Frequently Asked Questions
What are the legal consequences of rejecting an insolvency petition for insufficient assets?
The rejection of an insolvency petition for insufficient assets has significant legal consequences for the debtor. Initially, this decision means that the insolvency proceedings will not be opened because there are not enough assets to cover the costs of the proceedings—especially court costs and the insolvency administrator’s remuneration—according to § 26 InsO. As a result, the debtor remains fundamentally responsible for satisfying the creditors; there is no collective enforcement or judicial realization of the remaining assets. An entry in the debtor directory is provided for (§ 26 para. 2 InsO), which leads to considerable impairment of the debtor’s creditworthiness. While the debtor as a natural person remains subject to individual enforcement by creditors, entry for a legal entity may result in mandatory dissolution and deletion from the commercial register. Furthermore, this situation can have criminal and liability consequences for managing directors or board members, for example, due to insolvency delay (§ 15a InsO). Finally, the dismissal for insufficient assets also excludes the possibility of debt discharge, as this is only achievable in opened proceedings (§ 287 InsO).
Who may file a complaint against the order of dismissal for insufficient assets, and what is the procedure?
In general, the right to lodge a complaint against an order of dismissal for insufficient assets is granted both to the debtor and to any creditor who can demonstrate a legal interest in the conduct of the proceedings (§ 34 InsO in conjunction with §§ 567 et seq. ZPO). The complaint must be filed with the insolvency court within two weeks of delivery of the order. The complaint must state objective reasons why the court’s decision is allegedly incorrect. Central grounds for objection are usually erroneous calculation of proceeding costs or failure to consider valuable assets of the debtor. The appellate court then examines in particular whether there is in fact no bankruptcy estate covering the costs. If evidence is provided that there are sufficient assets or a cost coverage guarantee by a creditor, the appellate court will overturn the dismissal and refer the matter back for a decision on the opening of insolvency proceedings.

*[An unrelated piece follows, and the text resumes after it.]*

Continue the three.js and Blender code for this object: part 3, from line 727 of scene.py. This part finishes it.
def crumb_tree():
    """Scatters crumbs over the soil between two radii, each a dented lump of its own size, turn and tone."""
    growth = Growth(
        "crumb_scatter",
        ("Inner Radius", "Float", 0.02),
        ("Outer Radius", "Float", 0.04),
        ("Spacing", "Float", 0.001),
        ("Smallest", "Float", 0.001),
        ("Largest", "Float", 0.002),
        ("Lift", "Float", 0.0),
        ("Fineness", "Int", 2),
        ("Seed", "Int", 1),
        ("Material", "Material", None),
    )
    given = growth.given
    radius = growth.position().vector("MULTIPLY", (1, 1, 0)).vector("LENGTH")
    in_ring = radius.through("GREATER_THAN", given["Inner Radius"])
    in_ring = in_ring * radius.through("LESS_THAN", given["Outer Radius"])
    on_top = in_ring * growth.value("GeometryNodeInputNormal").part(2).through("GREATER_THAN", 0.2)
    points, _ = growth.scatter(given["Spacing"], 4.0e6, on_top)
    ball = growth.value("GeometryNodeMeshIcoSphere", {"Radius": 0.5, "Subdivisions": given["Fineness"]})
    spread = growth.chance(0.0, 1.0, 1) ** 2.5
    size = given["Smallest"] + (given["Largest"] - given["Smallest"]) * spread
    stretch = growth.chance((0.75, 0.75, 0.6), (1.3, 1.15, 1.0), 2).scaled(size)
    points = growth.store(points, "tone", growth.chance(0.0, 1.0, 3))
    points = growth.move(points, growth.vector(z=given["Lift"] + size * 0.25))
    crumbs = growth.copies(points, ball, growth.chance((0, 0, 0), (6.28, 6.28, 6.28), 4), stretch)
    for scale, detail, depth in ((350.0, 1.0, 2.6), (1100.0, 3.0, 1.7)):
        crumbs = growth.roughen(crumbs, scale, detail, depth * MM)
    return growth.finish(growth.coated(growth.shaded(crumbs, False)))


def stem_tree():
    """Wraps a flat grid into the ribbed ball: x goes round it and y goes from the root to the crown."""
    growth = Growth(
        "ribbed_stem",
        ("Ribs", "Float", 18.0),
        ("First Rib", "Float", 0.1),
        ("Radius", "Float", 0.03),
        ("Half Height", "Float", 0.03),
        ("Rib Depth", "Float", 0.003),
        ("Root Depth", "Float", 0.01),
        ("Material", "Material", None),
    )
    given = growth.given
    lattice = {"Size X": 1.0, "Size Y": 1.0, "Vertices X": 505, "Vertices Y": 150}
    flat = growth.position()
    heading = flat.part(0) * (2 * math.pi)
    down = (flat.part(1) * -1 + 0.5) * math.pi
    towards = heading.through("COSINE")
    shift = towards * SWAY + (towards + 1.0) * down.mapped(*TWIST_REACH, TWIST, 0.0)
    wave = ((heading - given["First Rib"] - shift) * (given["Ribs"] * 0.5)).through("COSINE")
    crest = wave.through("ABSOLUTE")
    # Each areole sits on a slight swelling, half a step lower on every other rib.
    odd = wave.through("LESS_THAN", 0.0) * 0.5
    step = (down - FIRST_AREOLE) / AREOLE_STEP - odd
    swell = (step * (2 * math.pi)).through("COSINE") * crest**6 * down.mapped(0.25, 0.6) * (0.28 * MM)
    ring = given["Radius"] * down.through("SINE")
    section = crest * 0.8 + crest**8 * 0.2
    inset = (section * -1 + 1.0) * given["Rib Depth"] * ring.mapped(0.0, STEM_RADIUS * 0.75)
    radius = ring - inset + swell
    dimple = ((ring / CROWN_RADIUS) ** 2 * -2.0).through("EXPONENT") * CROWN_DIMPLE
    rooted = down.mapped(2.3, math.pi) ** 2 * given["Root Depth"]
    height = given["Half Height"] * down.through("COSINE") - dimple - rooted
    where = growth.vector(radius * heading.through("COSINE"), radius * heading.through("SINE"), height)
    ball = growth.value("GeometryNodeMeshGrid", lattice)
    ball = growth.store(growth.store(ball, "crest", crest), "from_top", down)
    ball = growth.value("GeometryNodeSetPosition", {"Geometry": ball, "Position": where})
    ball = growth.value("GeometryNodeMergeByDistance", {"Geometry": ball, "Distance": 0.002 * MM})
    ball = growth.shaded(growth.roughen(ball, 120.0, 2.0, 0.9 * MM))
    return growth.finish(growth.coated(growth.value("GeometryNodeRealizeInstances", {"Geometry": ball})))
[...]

What happens to already seized assets or pending individual enforcement actions after dismissal for insufficient assets?
In the event of rejection of an insolvency application for insufficient assets, insolvency proceedings are not opened, so the prohibition of enforcement under § 89 InsO does not apply. Individual enforcement actions by creditors already initiated—such as foreclosures, seizures, or ongoing attachment proceedings—remain effective and can be continued. For creditors, this means they are compelled to use individual enforcement, provided that realizable assets are available from the debtor and can be accessed through individual measures. Assets are not distributed according to insolvency principles but solely according to the rules of general enforcement law. The priority in the realization of assets continues to be determined by the ranking of liens and the timing of enforcement. In particular, any preferential rights claimed by estate or insolvency creditors are not taken into account due to the absence of proceedings.

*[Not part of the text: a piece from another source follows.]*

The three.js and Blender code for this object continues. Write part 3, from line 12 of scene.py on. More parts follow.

What is the significance of dismissal for insufficient assets for the corporate representatives of legal entities, especially in terms of liability?
Corporate representatives—such as the managing directors of a GmbH or the executive boards of an AG—bear particular responsibility when insolvency proceedings are dismissed for insufficient assets. Under § 15a InsO, they are obliged to file for insolvency no later than three weeks after the onset of insolvency or over-indebtedness. If the proceedings are dismissed for insufficient assets, there is a factual presumption that insolvency or over-indebtedness had already existed for some time, which can retroactively lead to liability for delaying insolvency (§ 15a InsO). This can result in personal civil liability for any damage caused by the delay, and also have criminal consequences. For a GmbH, § 64 GmbHG (or § 15b InsO new version) provides an obligation to reimburse payments made after insolvency or over-indebtedness, leading to additional liability risks for managing directors. The personal liability of representatives is thus significantly increased by dismissal for insufficient assets.

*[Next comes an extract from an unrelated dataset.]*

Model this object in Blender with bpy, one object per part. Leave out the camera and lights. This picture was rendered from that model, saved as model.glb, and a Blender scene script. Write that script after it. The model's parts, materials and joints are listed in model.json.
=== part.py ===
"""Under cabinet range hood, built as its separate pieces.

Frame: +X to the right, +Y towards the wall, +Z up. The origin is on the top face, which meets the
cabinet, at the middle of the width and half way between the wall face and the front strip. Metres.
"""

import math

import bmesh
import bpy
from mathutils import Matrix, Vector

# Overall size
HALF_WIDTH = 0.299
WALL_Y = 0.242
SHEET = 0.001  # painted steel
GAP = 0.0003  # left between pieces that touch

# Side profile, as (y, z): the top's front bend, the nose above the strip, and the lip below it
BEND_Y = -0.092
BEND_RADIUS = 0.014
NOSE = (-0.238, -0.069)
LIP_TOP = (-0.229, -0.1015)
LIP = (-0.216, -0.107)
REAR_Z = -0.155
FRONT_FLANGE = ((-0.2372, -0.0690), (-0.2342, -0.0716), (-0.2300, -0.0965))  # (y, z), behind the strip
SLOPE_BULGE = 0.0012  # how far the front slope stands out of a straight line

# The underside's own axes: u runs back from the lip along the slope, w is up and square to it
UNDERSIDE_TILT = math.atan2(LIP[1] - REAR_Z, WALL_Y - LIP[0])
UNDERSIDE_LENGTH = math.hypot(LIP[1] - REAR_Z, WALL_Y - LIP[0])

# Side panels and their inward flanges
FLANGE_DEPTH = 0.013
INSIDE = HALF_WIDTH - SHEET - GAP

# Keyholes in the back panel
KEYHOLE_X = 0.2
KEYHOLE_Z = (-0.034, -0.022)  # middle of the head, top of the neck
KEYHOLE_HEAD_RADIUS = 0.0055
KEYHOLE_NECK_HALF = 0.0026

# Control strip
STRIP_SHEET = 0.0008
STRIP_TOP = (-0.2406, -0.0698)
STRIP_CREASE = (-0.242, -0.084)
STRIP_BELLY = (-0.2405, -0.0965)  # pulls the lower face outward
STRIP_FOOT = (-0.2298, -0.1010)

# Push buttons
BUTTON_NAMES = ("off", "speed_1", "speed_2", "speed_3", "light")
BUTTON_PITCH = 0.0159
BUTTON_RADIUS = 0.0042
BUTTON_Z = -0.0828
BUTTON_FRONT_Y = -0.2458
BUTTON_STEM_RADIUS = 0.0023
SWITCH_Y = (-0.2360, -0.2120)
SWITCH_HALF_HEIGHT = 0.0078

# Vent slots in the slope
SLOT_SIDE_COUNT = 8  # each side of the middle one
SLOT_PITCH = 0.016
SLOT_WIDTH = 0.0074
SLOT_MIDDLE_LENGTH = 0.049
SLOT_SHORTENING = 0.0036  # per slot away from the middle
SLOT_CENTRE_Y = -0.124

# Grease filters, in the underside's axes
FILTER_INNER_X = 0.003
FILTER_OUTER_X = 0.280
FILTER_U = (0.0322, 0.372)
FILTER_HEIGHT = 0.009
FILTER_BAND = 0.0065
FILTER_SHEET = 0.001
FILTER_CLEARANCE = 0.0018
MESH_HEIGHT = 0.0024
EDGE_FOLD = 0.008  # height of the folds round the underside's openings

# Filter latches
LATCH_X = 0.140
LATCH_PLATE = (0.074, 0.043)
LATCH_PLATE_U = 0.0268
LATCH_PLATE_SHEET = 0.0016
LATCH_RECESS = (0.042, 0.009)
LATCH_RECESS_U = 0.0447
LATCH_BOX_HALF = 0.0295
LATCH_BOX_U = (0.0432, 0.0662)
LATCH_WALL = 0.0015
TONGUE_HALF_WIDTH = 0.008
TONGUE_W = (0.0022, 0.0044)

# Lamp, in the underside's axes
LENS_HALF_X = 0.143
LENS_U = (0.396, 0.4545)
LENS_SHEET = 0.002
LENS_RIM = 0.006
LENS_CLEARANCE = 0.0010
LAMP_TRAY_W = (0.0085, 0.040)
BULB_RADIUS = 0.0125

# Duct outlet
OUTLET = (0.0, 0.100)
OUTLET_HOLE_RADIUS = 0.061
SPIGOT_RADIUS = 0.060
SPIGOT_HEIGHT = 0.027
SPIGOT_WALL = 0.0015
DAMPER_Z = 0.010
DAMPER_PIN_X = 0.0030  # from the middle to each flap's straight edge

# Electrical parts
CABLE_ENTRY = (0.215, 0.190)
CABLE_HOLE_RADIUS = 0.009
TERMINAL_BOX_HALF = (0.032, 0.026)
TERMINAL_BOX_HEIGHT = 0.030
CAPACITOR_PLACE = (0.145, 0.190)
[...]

Is it possible to file another insolvency application after a dismissal for insufficient assets, and under what conditions?
Following the dismissal of an insolvency application for lack of assets, a new application can generally be filed. The decisive factor is whether the financial circumstances of the debtor have changed in the meantime and there are now sufficient assets (or a cost coverage commitment by a creditor) to secure the costs of the proceedings. The requirements for proof of cost coverage are applied strictly by the courts: there must not only be a theoretical prospect, but a realistic possibility of cost satisfaction. In addition, according to § 26 InsO, creditors have the option to file a further application and declare acceptance of costs. The court then re-examines the grounds for opening and the existence of sufficient estate or coverage. A cash outlay, security, or the offer of an advance payment is therefore regularly required for the acceptance of a new insolvency application.
What options do creditors have to avoid dismissal of the insolvency application for insufficient assets?
To avoid dismissal due to insufficient assets, creditors can submit a so-called cost coverage declaration or guarantee in accordance with § 26 para. 1 sentence 2 InsO. In doing so, they assure the court that they will bear the costs of the proceedings (court and administrator costs) if the estate is expected to be insufficient. This may be done by paying an advance or providing security. Subsequently, the insolvency court examines whether the promised cost coverage actually covers the expected expenses. If this is the case, the proceedings can be opened despite the debtor’s lack of funds. In this way, creditors increase the chances of realizing at least part of their claim in the insolvency process and ensuring equal satisfaction of creditors. Otherwise, compulsory dismissal will be issued, and individual enforcement will become the only option.